* [Aim]: Retype word for word the lines lying between the line containing "wall_pad();" and the line containing "bpy.data.objects.remove(obj)", together with those two lines themselves, and nothing besides.

* [Data extract]:
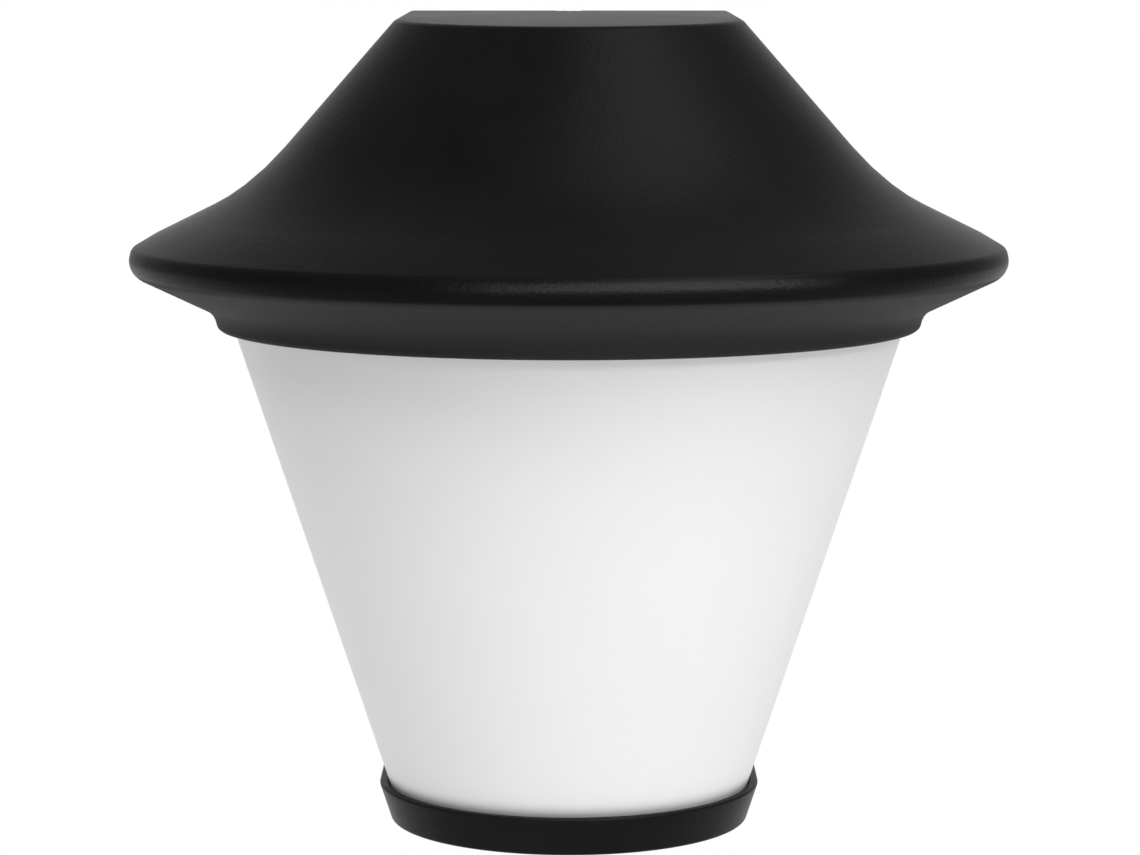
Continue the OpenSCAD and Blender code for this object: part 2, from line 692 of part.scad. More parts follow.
// Shade, foot cup and the foot screw
cup_rim_half = shade_half(cup_h) + cup_slack + cup_wall;
boss_wall = 5;
head_edge = 1;
screw_end = 0.4;
module opal_shade() color("#f3f3f1") from_foot() {
    level_wall = shade_wall * sqrt(1 + taper * taper);
    foot_half = shade_half(shade_z);
    u_sweep(shade_y) polygon([
        [foot_half, shade_z], [spigot_half, taper_z], [spigot_half, spigot_z],
        [spigot_half - shade_wall, spigot_z], [spigot_half - shade_wall, taper_z],
        [foot_half - level_wall, shade_z]
    ]);
}
module foot_cup() color("#191919") from_foot() difference() {
    side_path = [
        [0, 0], [cup_rim_half - taper * cup_h, 0], [cup_rim_half, cup_h], [cup_rim_half - cup_wall, cup_h]
    ];
    union() {
        u_sweep(shade_y) polygon(concat(
            [[0, 0]], rounded(side_path, [cup_foot_r, cup_rim_r], [steps_small, steps_small]),
            [[shade_half(cup_floor) + cup_slack, cup_floor], [0, cup_floor]]
        ));
        translate([0, -screw_y, 0]) cylinder(r = screw_r + boss_wall, h = tab_z - seat_gap);
    }
    translate([0, -screw_y, -over]) cylinder(r = screw_r + hole_gap, h = tab_z + over);
}
module foot_strip() color("#2a2a2a") from_foot() u_sweep(shade_y)
    translate([shade_half(cup_floor) - strip_w, cup_floor]) square([strip_w, strip_t]);
module screw_washer() color("#2a2a2a") from_foot() translate([0, -screw_y, -washer_t])
    ring(head_r - head_edge, screw_r + hole_gap, washer_t);
module foot_screw() color("#191919") from_foot() translate([0, -screw_y, -washer_t]) {
    cylinder(r = screw_r, h = washer_t + tab_z + plate_t + foot_nut_h + screw_end);
    translate([0, 0, -head_h]) cylinder(r1 = head_r - head_edge, r2 = head_r, h = head_edge);
    translate([0, 0, head_edge - head_h]) cylinder(r = head_r, h = head_h - head_edge);
}

// Bulb: tip, glass insulator, screw cap, housing with the driver and the board, and globe
contact_room = 3;
tip_z = insulator_ceiling_z - contact_room;
tip_r = 4.8;
tip_flat_r = 3;
tip_h = 1.2;
tip_dome = 0.3;
insert_r = 9.6;
insert_tip_r = 5.2;
cap_in = 3.7;
cap_edge = 3;
cap_skin = 0.7;
cap_crown_r = insert_r + 0.2;
cap_top_z = tip_z - cap_in;
cap_foot_z = tip_z - cap_len;
globe_mid_z = tip_z - bulb_len + bulb_r;
globe_cut = 9;
globe_wall = 1.2;
joint_z = globe_mid_z + globe_cut;
joint_r = sqrt(bulb_r * bulb_r - globe_cut * globe_cut);
housing_wall = 1.5;
neck_h = 12;
neck_out = 5;
rim_h = 8;
rim_in = 2;
board_t = 1.5;
board_gap = 0.2;
driver_w = 16;
driver_t = 2;
driver_h = 34;
module bulb_tip() color("#b8bcc0") from_foot() on_axis() rotate_extrude()
    polygon([[0, tip_z - tip_h], [tip_r, tip_z - tip_h], [tip_flat_r, tip_z - tip_dome], [0, tip_z]]);
module bulb_insulator() color("#101014") from_foot() on_axis() rotate_extrude()
    polygon([[0, cap_top_z], [insert_r, cap_top_z], [insert_tip_r, tip_z - tip_h], [0, tip_z - tip_h]]);
module bulb_screw_cap() color("#c4c4c0") from_foot() on_axis() rotate_extrude() polygon([
    [cap_r - cap_skin, cap_foot_z], [cap_r, cap_foot_z], [cap_r, cap_top_z - cap_edge],
    [cap_crown_r, cap_top_z], [0, cap_top_z], [0, cap_top_z - cap_skin],
    [cap_crown_r - cap_skin / 2, cap_top_z - cap_skin],
    [cap_r - cap_skin, cap_top_z - cap_edge - cap_skin / 2]
]);
module bulb_housing() color("#f2f2f0") from_foot() on_axis() rotate_extrude() polygon([
    [cap_r, cap_foot_z], [cap_r + neck_out, cap_foot_z - neck_h], [joint_r - rim_in, joint_z + rim_h],
    [joint_r, joint_z], [joint_r - housing_wall, joint_z], [joint_r - rim_in - housing_wall, joint_z + rim_h],
    [cap_r + neck_out - housing_wall, cap_foot_z - neck_h], [cap_r - housing_wall, cap_foot_z]
]);
module led_driver() color("#2f6b3a") from_foot() on_axis()
    translate([-driver_w / 2, -driver_t / 2, joint_z + board_t]) cube([driver_w, driver_t, driver_h]);
module led_board() color("#d8d8d4") from_foot() on_axis() translate([0, 0, joint_z])
    cylinder(r = joint_r - housing_wall - rim_in * board_t / rim_h - board_gap, h = board_t);
module bulb_globe() color("#f6f6f2") from_foot() on_axis() difference() {
    translate([0, 0, globe_mid_z]) sphere(r = bulb_r);
    translate([0, 0, globe_mid_z]) sphere(r = bulb_r - globe_wall);
    translate([-far / 2, -far / 2, joint_z]) cube(far);
}

wall_pad();
wall_plate();
cable_grommet();
terminal_block();
terminal_sleeves();
terminal_screws();
block_screws();
earth_screw();
earth_washer();
earth_lead();
live_lead();
neutral_lead();
holder_arm();
arm_rivets();
threaded_tube();
tube_nut();
holder_cap();
holder_sleeve();
holder_insulator();
screw_shell();
centre_contact();
foot_nut();
hood();
hood_screws();
reflector_tray();
tray_screws();
shade_seal();
opal_shade();
foot_cup();
foot_strip();
screw_washer();
foot_screw();
bulb_tip();
bulb_insulator();
bulb_screw_cap();
bulb_housing();
led_driver();
led_board();
bulb_globe();
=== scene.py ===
# %% [markdown]
# # An outdoor wall light, a half lantern
# The light hangs on a wall: a flared black hood, a tapered opal shade under it, and a black foot cup
# that holds the shade from below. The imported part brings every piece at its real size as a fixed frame.
# This script dresses that frame. It models again every piece but the two boards in the bulb, with the
# edges, drives and threads that catch the light, gives each piece a finish, and lights the whole as a
# plain studio picture.

# %% Load the frame
import json
import math

import bmesh
import bpy
from mathutils import Matrix, Vector

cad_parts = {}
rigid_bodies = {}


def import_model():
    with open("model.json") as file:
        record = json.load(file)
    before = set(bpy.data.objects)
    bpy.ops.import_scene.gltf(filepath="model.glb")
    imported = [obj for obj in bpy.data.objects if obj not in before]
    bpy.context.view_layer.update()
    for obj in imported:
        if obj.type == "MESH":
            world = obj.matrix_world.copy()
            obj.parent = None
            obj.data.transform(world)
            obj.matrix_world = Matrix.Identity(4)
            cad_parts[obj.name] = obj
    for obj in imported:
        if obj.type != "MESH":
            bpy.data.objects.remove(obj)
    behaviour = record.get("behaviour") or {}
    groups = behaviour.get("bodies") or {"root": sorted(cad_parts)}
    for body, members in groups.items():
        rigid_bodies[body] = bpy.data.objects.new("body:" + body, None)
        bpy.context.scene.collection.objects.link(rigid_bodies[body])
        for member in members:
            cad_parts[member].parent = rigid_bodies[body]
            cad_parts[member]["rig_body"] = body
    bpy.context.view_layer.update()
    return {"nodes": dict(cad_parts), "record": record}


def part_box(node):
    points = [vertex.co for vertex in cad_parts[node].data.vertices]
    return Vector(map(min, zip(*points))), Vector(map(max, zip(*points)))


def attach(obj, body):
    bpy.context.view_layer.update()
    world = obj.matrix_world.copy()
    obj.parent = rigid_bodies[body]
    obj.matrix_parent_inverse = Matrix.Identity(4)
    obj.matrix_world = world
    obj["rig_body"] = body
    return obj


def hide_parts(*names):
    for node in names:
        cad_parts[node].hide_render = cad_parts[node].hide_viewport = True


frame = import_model()
nodes = frame["nodes"]
slot_of = {part["node"]: part["material_slot"] for part in frame["record"]["subparts"]}
print("the record names", len(set(slot_of.values())), "finishes")

# %% [markdown]
# ## Heights and the front axis
# Everything in the drawing is measured up from the underside of the foot cup and out from the wall.
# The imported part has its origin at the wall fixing, so one height turns drawing heights into scene
# heights. In plan every shell is a U: a half circle about one upright axis and two straight sides
# that run back to the wall. The widest shell tells where that axis is, because the half circle's
# radius is half its width.

# %% Heights and the front axis
MM = 0.001
FOOT_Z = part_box("foot_cup")[0].z
HOOD_LOW, HOOD_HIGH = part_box("hood")
LIP_HALF = HOOD_HIGH.x
AXIS_Y = HOOD_LOW.y + LIP_HALF
ROOF_BACK_Z = HOOD_HIGH.z
BACK_HOOD = HOOD_HIGH.y
SHADE_LOW, SHADE_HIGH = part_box("opal_shade")
BACK_SHADE = SHADE_HIGH.y


def up(height_mm):
    """Scene height of a place measured in millimetres above the foot."""
    return FOOT_Z + height_mm * MM


print("front axis", round(-AXIS_Y / MM, 1), "mm from the wall")
print("overall width", round(2 * LIP_HALF / MM, 1), "mm")

# %% [markdown]
# ## Camera
# The picture was taken from about a metre away with a long lens, a little above the light and tipped
# down. Fitting a pinhole camera to the ellipses of the collar, the cup and the roof gives the place,
# the tip and the focal length. A camera that looks level and is shifted in its film plane would give
# almost the same frame, but a tipped one needs no shift.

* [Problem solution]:
wall_pad();
wall_plate();
cable_grommet();
terminal_block();
terminal_sleeves();
terminal_screws();
block_screws();
earth_screw();
earth_washer();
earth_lead();
live_lead();
neutral_lead();
holder_arm();
arm_rivets();
threaded_tube();
tube_nut();
holder_cap();
holder_sleeve();
holder_insulator();
screw_shell();
centre_contact();
foot_nut();
hood();
hood_screws();
reflector_tray();
tray_screws();
shade_seal();
opal_shade();
foot_cup();
foot_strip();
screw_washer();
foot_screw();
bulb_tip();
bulb_insulator();
bulb_screw_cap();
bulb_housing();
led_driver();
led_board();
bulb_globe();
=== scene.py ===
# %% [markdown]
# # An outdoor wall light, a half lantern
# The light hangs on a wall: a flared black hood, a tapered opal shade under it, and a black foot cup
# that holds the shade from below. The imported part brings every piece at its real size as a fixed frame.
# This script dresses that frame. It models again every piece but the two boards in the bulb, with the
# edges, drives and threads that catch the light, gives each piece a finish, and lights the whole as a
# plain studio picture.

# %% Load the frame
import json
import math

import bmesh
import bpy
from mathutils import Matrix, Vector

cad_parts = {}
rigid_bodies = {}


def import_model():
    with open("model.json") as file:
        record = json.load(file)
    before = set(bpy.data.objects)
    bpy.ops.import_scene.gltf(filepath="model.glb")
    imported = [obj for obj in bpy.data.objects if obj not in before]
    bpy.context.view_layer.update()
    for obj in imported:
        if obj.type == "MESH":
            world = obj.matrix_world.copy()
            obj.parent = None
            obj.data.transform(world)
            obj.matrix_world = Matrix.Identity(4)
            cad_parts[obj.name] = obj
    for obj in imported:
        if obj.type != "MESH":
            bpy.data.objects.remove(obj)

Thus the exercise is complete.